Every time Ehlers steps on the ice for the Jets, it is a treat to watch. The Dane is truly one of the NHL’s premiere offensive talents. He is an incredible skater, with tremendous speed and incredible lateral movement. He is one of the best in performing the art of zone entry deception, with several different ways to create space and move pucks to high-danger areas. Despite last year being considered a down year, Ehlers still potted 55 points in 62 games, with absurd zone entry and passing metrics (one plus standard deviations in nine categories, and two plus in six). At the age of 26, we are still (and will be) watching the best we’ll likely see in the career of Ehlers.  

Cole Perfetti

Perfetti enters his first full NHL season as a fun prospect who could at times captivate fans with his high-end offensive talents. He displays great offensive intelligence in his passing alongside providing for another transition demon within Winnipeg with his speed.

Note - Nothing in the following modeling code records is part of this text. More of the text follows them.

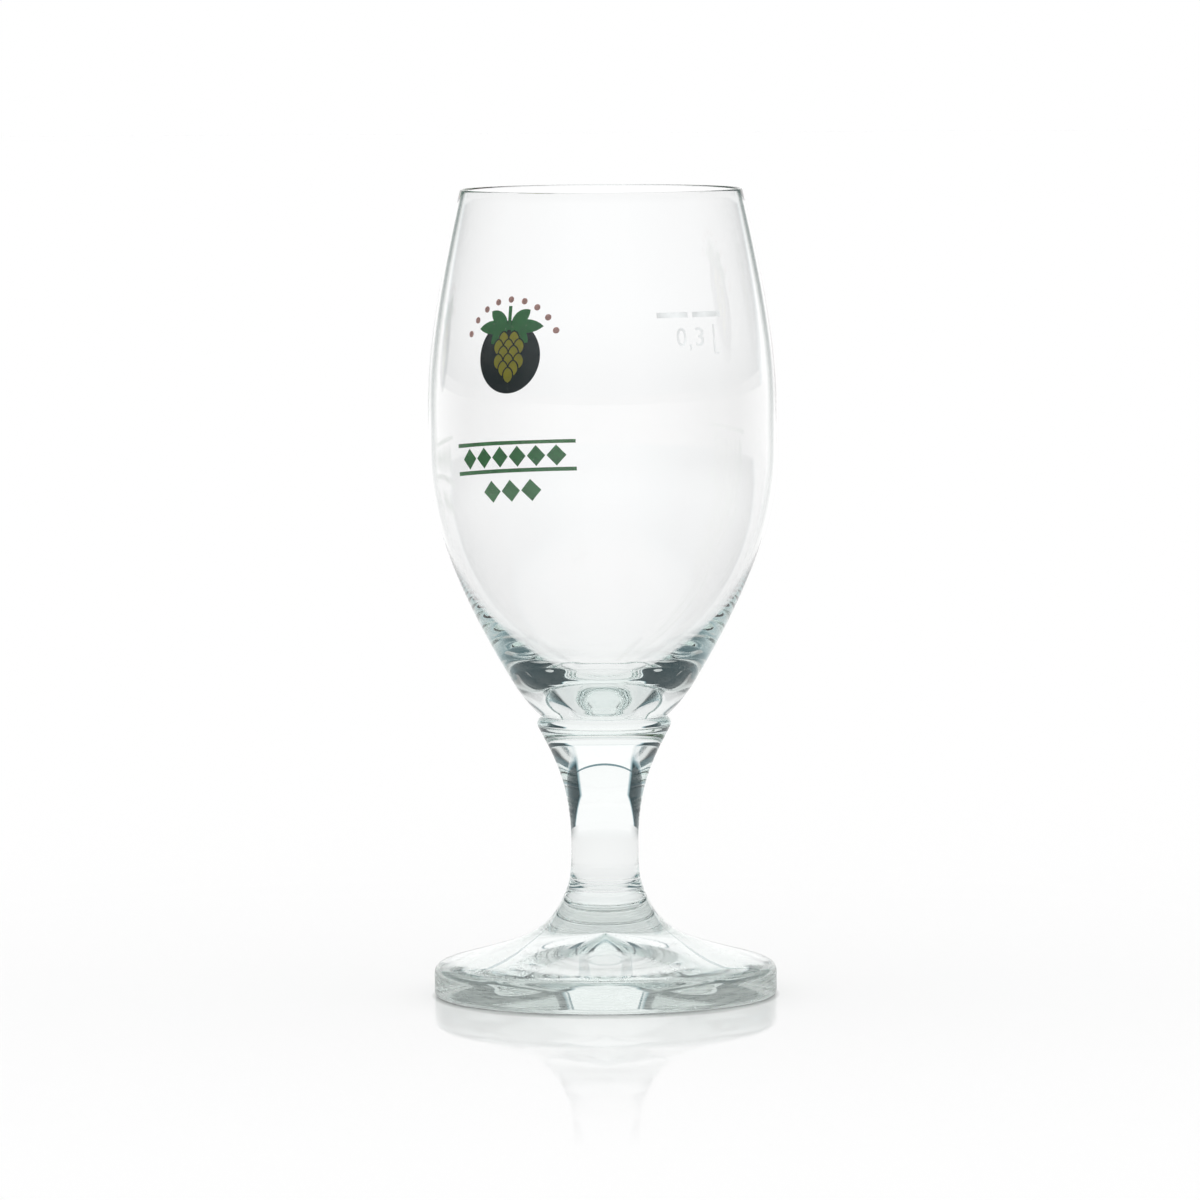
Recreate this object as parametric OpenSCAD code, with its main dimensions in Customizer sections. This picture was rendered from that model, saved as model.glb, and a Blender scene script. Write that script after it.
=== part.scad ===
/* [Overall] */
// Height from the table to the lip
glass_h = 182.5; // [160:0.5:230]
// Diameter over the lip
rim_d = 63.8; // [50:0.1:74]
// Diameter at the widest part of the bowl
belly_d = 78.5; // [74:0.5:96]
// Height of the widest part of the bowl
belly_h = 128; // [115:0.2:145]
// Diameter over the foot
foot_d = 77.5; // [70:0.5:96]

/* [Bowl] */
// Wall at the lip
rim_wall = 0.9; // [0.8:0.1:2]
// Wall at the widest part
belly_wall = 1.2; // [1:0.1:3]
// Height of the bowl's lowest point inside
floor_h = 66.5; // [65.8:0.1:68]
// Height where the inside of the bowl turns over into its floor
turn_h = 68.7; // [68.2:0.1:73]
// Diameter of the inside at that turn
turn_d = 16.6; // [10:0.1:22]
// How steeply the wall thickens from the belly down to that turn, as a power of the depth
wall_growth = 6.3; // [4:0.1:9]
// Height where the bowl's side turns into its heel
heel_h = 70.4; // [69:0.2:80]
// Diameter of the bowl at the heel
heel_d = 40.2; // [36:0.1:46]
// Height of the notch between bowl and stem
neck_h = 63.4; // [62:0.2:65]
// Diameter in the notch
neck_d = 27.9; // [25:0.1:28.4]
// Inward lean of the side at the lip, in degrees
rim_lean = 13.2; // [6:0.2:18]
// Lean of the side at the heel, in degrees
heel_lean = 31.3; // [26:0.1:38]
// Lean of the heel where it runs into the notch, in degrees
neck_lean = 66; // [50:1:75]

/* [Stem] */
// Diameter over the collar under the bowl
collar_d = 30.3; // [29.8:0.1:34]
// Radius of the collar's rounding
collar_round = 1.6; // [1.2:0.1:2]
// Lean of the stem's side below the collar, in degrees
collar_lean = 27; // [20:1:34]
// Diameter at the thinnest part of the stem
waist_d = 15.2; // [12:0.1:17]
// Height of the thinnest part of the stem
waist_h = 33.8; // [30:0.2:40]
// Depth of the dished seat that takes the bowl
bowl_seat_dish = 1.4; // [0.6:0.1:2]

/* [Foot] */
// Height of the seam between stem and foot
seam_h = 24.1; // [22:0.1:27]
// Diameter of stem and foot at their seam
seam_d = 17.5; // [16.8:0.1:20]
// Flare of the side at the seam, in degrees
seam_lean = 21; // [14:1:28]
// Depth of the dished seat that takes the stem
stem_seat_dish = 0.9; // [0.4:0.1:1.4]
// Height where the foot's slope turns over to its edge
shoulder_h = 8.6; // [7.4:0.2:10]
// Diameter of the foot at that shoulder
shoulder_d = 67.5; // [60:0.1:72]
// Fall of the foot's slope at the shoulder, in degrees
shoulder_fall = 15; // [8:1:20]
// Height of the upright edge band
edge_h = 4.9; // [3.6:0.1:6]
// Radius of the edge's lower rounding
edge_round = 1.2; // [0.6:0.1:1.8]
// Width of the flat ring that the glass stands on
rest_w = 1.8; // [1:0.1:3]
// Height of the hollow's crown under the foot
hollow_h = 10.3; // [4:0.1:12]
// Slope of the hollow where it leaves the resting ring, in degrees
hollow_slope = 20; // [14:1:26]

/* [Fill mark] */
// Height of the fill mark's middle
mark_h = 155.4; // [140:0.2:166]
// Height of the printed bars
mark_bar_h = 1.2; // [0.8:0.1:2]
// Length of the left bar round the bowl
mark_left_w = 7.5; // [5:0.1:10]
// Length of the right bar round the bowl
mark_right_w = 7.8; // [5:0.1:10]
// Gap between the bars
mark_gap = 1.3; // [0.8:0.1:3]
// Place of the mark round the bowl, in degrees from +X
mark_angle = -58.4; // [-90:0.1:-30]

/* [Print] */
// Thickness of the fired enamel
print_t = 0.08; // [0.05:0.01:0.2]
// Gap left between neighbouring patches of enamel
print_gap = 0.35; // [0.2:0.05:0.7]
// Place of the print round the bowl, in degrees from +X
print_angle = 124.5; // [90:0.1:150]
// Height of the medallion's middle
medallion_h = 142.8; // [138:0.2:147]
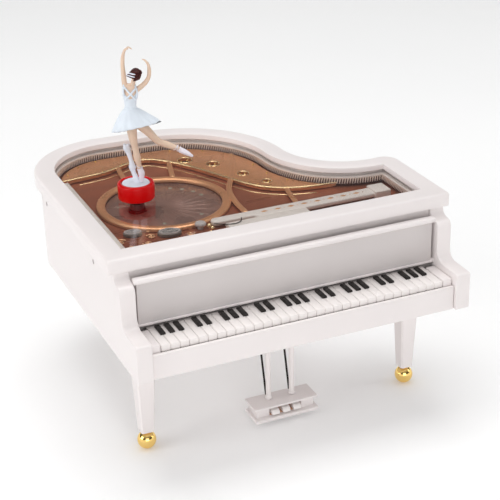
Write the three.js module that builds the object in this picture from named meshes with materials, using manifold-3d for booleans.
// A grand-piano music box with a dancer that glides over its glazed lid.
// Millimetres, +Z up. The origin is on the floor under the middle of the outline:
// X runs from the bass end of the keyboard to the treble end, Y from the keys to the tail.
import * as THREE from 'three';
import { mergeVertices } from 'three/addons/utils/BufferGeometryUtils.js';
import Module from 'manifold-3d';

const wasm = await Module();
wasm.setup();

// ---- Driving dimensions ----------------------------------------------------------------

const gap = 0.3; // air left between pieces that touch
const lidHalfWidth = 100;
const lidFrontY = -72.5;
const lidTopZ = 122;
const lidThickness = 8;
const lidBorder = 12; // width of the frame round the window
const lidOverhang = 3.2; // lid edge past the case wall
const caseBottomZ = 64.8;
const wallThickness = 3.2;
const floorThickness = 2.5;
const armReach = 29; // how far the arms stand in front of the lid
const armThickness = 8.6;
const armTopZ = 86;
const ballRadius = 5.3;

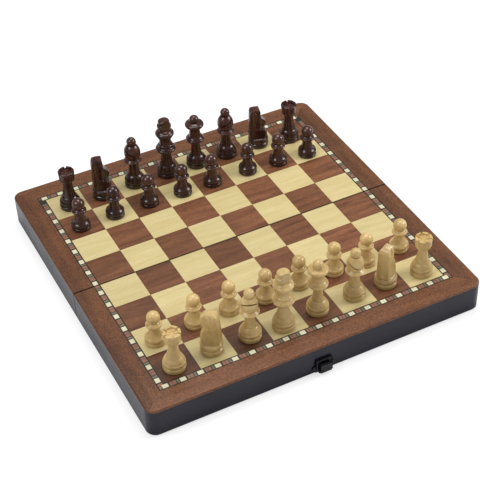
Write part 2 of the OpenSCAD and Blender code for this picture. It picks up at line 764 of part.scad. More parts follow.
front_frame();
front_panel();
front_border();
front_band();
front_band_tiles();
front_maple_squares();
front_mahogany_squares();
front_lining();
rear_frame();
rear_panel();
rear_border();
rear_band();
rear_band_tiles();
rear_maple_squares();
rear_mahogany_squares();
rear_lining();
hinge_front_leaves();
hinge_rear_leaves();
hinge_pins();
hinge_screws_front();
hinge_screws_rear();
clasp_plate();
clasp_lever();
clasp_pin();
clasp_bail();
clasp_screws();
catch_plate();
catch_screws();
white_king();
white_queen();
white_bishop_c();
white_bishop_f();
white_knight_b();
white_knight_g();
white_rook_a();
white_rook_h();
white_pawn(1);  // white_pawn_a
white_pawn(2);  // white_pawn_b
white_pawn(3);  // white_pawn_c
white_pawn(4);  // white_pawn_d
white_pawn(5);  // white_pawn_e
white_pawn(6);  // white_pawn_f
white_pawn(7);  // white_pawn_g
white_pawn(8);  // white_pawn_h
dark_king();
dark_queen();
dark_bishop_c();
dark_bishop_f();
dark_knight_b();
dark_knight_g();
dark_rook_a();
dark_rook_h();
dark_pawn(1);  // dark_pawn_a
dark_pawn(2);  // dark_pawn_b
dark_pawn(3);  // dark_pawn_c
dark_pawn(4);  // dark_pawn_d
dark_pawn(5);  // dark_pawn_e
dark_pawn(6);  // dark_pawn_f
dark_pawn(7);  // dark_pawn_g
dark_pawn(8);  // dark_pawn_h
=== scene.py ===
"""Looks of the folding chess box: camera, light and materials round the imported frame."""

import json
import math

import bpy
from mathutils import Matrix, Vector


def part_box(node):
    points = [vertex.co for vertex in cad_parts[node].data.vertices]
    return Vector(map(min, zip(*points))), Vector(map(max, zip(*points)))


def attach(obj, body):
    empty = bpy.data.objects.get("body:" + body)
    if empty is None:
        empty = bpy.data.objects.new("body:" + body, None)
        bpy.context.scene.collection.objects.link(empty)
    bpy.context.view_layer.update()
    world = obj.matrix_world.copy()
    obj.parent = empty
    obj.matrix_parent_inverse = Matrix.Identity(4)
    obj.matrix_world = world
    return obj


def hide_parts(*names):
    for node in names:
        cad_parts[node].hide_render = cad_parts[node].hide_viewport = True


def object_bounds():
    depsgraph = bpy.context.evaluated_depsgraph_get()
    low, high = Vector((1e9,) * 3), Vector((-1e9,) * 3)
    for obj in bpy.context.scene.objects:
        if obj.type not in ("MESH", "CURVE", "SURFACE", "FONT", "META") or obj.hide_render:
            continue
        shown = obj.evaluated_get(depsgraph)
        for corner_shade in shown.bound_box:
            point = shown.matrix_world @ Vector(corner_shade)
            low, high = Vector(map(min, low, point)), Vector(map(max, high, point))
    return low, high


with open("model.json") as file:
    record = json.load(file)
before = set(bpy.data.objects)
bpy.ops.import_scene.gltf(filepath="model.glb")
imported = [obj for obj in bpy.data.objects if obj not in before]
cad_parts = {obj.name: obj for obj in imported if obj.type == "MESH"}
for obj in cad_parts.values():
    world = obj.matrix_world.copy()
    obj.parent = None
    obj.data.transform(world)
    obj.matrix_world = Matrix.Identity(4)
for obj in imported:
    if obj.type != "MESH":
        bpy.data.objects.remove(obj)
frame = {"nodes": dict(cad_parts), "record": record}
cad_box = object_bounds()

MM = 0.001

# Sizes of the board, taken from the pieces
FIELD_HALF = -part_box("front_mahogany_squares")[0].x
SQUARE = FIELD_HALF / 4
BAND_W = -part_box("front_band")[0].x - FIELD_HALF
DECK_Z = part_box("front_band")[1].z

# Layout of the band: length of a pale tile, width of its lines, first tile and step on each strip
TILE_L = 5 * MM
BAND_LINE = 1 * MM
END_STEP = 2 * FIELD_HALF / 17
FRONT_START = 9.8 * MM
FRONT_STEP = 15.9 * MM
REAR_START = 2.9 * MM
REAR_STEP = 15.2 * MM

# Height over which the painted shade at a man's foot fades
FOOT_SHADE_H = 22 * MM

# Camera: a pinhole fitted to the corners of the squares
CAMERA_AT = Vector((-0.3630, -0.7617, 0.7434))
CAMERA_HEADING = 26.23
CAMERA_TILT = -41.0
CAMERA_ROLL = -1.79
SENSOR = 36.0
FOCAL_PX = 1297.4
IMAGE_PX = 500

# Studio: how bright the world lights the object, the floor, and each lamp's name, place, width and power
AMBIENT = 0.3
FLOOR_HALF = 6.0
LAMPS = [("left_box", (-0.95, -0.1, 0.95), 0.6, 6.5),
         ("right_box", (1.0, -0.35, 0.65), 0.5, 7),
         ("top_box", (0.15, 0.35, 1.5), 0.8, 12)]
LAMP_AIM = Vector((0, 0, 0.02))


def make_camera():
    cam = bpy.data.cameras.new("camera")
    cam.sensor_width = SENSOR
    cam.lens = FOCAL_PX * SENSOR / IMAGE_PX
    cam.clip_start = 0.02
    cam.clip_end = 20
    ob = bpy.data.objects.new("camera", cam)
    bpy.context.scene.collection.objects.link(ob)
    turn = Matrix.Rotation(math.radians(-CAMERA_HEADING), 4, "Z")
    tilt = Matrix.Rotation(math.radians(90 + CAMERA_TILT), 4, "X")
    roll = Matrix.Rotation(math.radians(CAMERA_ROLL), 4, "Z")
    ob.matrix_world = Matrix.Translation(CAMERA_AT) @ turn @ tilt @ roll
    bpy.context.scene.camera = ob


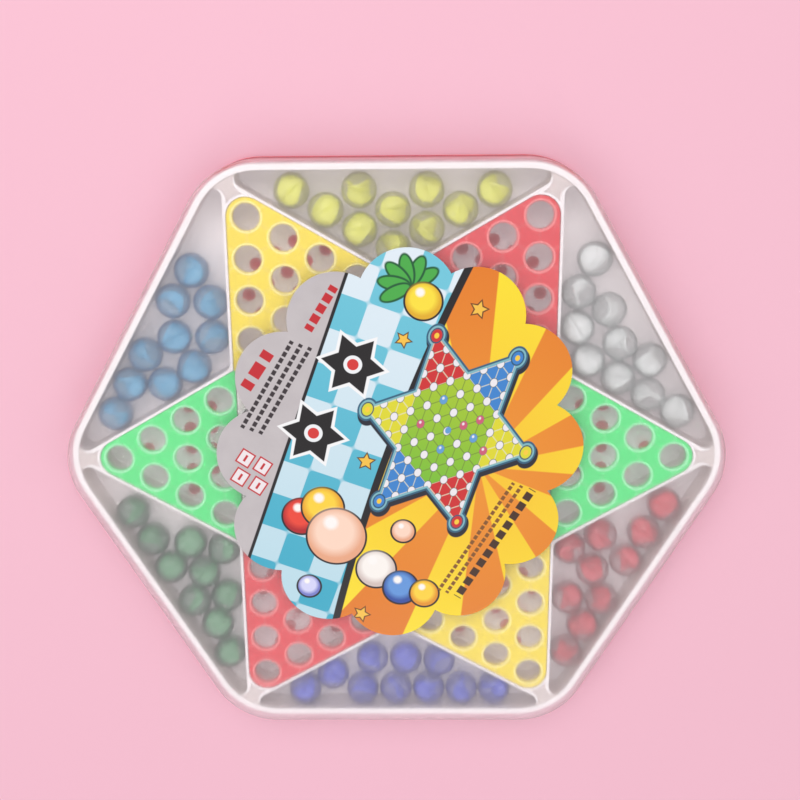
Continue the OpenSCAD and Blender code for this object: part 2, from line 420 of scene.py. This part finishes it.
def print_board(art):
    """The little board, drawn a little leaning, with a ring at each tip."""
    f = art.f
    reach = 43.0
    step = reach / (3 * math.sqrt(3))
    du, dv = art.u - 18.3, art.v - 19.0
    p, q = 1.15 * du + 0.024 * dv, 0.9 * dv - 0.06 * du
    star, ring = board_outline(p, q, reach), tip_distance(p, q, reach)
    art.lay((1.2 - board_outline(p - 1.2, q + 1.4, reach)).edge(0.4), paint(30, 34, 48))
    art.lay((0.7 - star).edge(0.3), paint(48, 96, 124))
    art.lay((-0.2 - star).edge(0.3), paint(126, 186, 196))

    # yellow, red and blue tips round a green middle
    angle = q.angle_to(p)
    red = math.pi / 6 - abs((angle + math.pi / 3).folded(math.pi))
    blue = math.pi / 6 - abs((angle - math.pi / 3).folded(math.pi))
    tip = f.mix(red.edge(0.02), paint(222, 218, 44), paint(206, 42, 44))
    tip = f.mix(blue.edge(0.02), tip, paint(58, 132, 206))
    meadow = f.mix((0.5 - q * 0.014).at_least(0.0).at_most(1.0),
                   paint(180, 204, 40), paint(104, 190, 52))
    in_tip = triangle(p, q, 60, reach).at_least(triangle(p, q, 0, reach)).edge(0.3)
    inside = (-1.1 - star).edge(0.3)
    art.lay(inside, f.mix(in_tip, meadow, tip))

    # link lines, holes and the rings at the tips
    away = hole_distance(p, q, step)
    lines = f.mix(in_tip, paint(112, 136, 52), paint(226, 226, 196))
    art.lay(inside * (0.22 - link_distance(p, q, step)).edge(0.3) * 0.8, lines)
    art.lay((2.05 - away).edge(0.3) * inside, paint(92, 104, 96))
    art.lay((1.75 - away).edge(0.3) * inside, paint(238, 236, 240))
    art.lay((1.5 - ((p - 0.4) ** 2 + (q - 0.4) ** 2).root()).edge(0.3), AZURE)
    for r, colour in ((3.3, paint(40, 84, 112)), (2.7, tip), (1.2, paint(248, 206, 60))):
        art.lay((r - ring).edge(0.3), colour)

    # beads, each at a row and a place along that row
    for row, place, ink in ((-1, 1, AZURE), (1, 0, ROSE), (2, 1, ROSE), (-2, 0, ROSE),
                            (2, 0, AZURE), (0, -1, AZURE), (3, -1, ROSE)):
        bead_p, bead_q = row * step * math.sqrt(3) / 2, (place + (row % 2) / 2) * step
        art.lay((1.9 - ((p - bead_p) ** 2 + (q - bead_q) ** 2).root()).edge(0.3), ink)
        spot = ((p - bead_p + 0.4) ** 2 + (q - bead_q - 0.6) ** 2).root()
        art.lay((0.6 - spot).edge(0.5), paint(240, 240, 246))


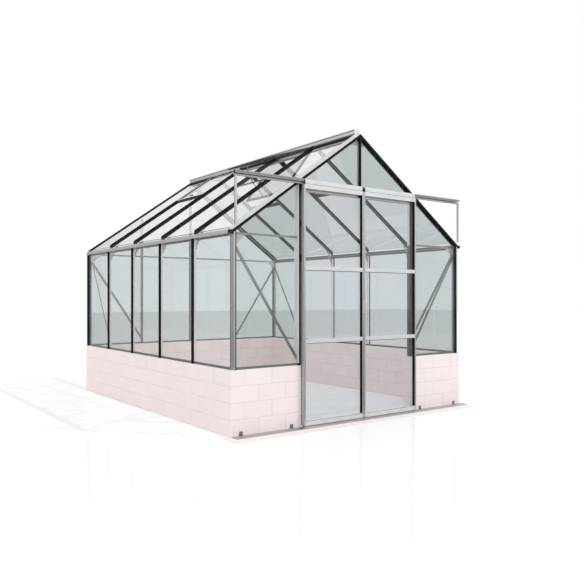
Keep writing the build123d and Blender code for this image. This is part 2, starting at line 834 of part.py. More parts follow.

In 2021-22, Perfetti had 15 points in 17 games in the AHL last season and seven in 18 in the NHL last season. Injuries prevented him from achieving a larger sample size last season, unfortunately. Perfetti is an X-factor of sorts. His play could become a massive, new source of offensive production that could propel the high end of the Jets’ offence as players such as Wheeler decline in their twilight years.  

Prediction for 2022-23 Winnipeg Jets

For Winnipeg, some things appear as quite the promise. New coach, new culture, same goaltender, etc. Unfortunately, these promises are most likely not going to be enough by the season’s end. The 2022-23 Winnipeg Jets will most likely finish outside of a postseason spot for the second straight season. They can land somewhere between fifth and sixth in the division. The Central features some of the league’s best, including the defending cup champs Colorado Avalanche, Minnesota Wild, St. Louis Blues, etc. Concerns with teams like Nashville, Dallas, and even St. Louis definitely exist. However, not to the degree like Winnipeg. The Jets lack sufficient depth in the forward group and do not currently possess a true number one (at least first-pairing) defender. The Jets can expect to be competitive, but just short of the postseason.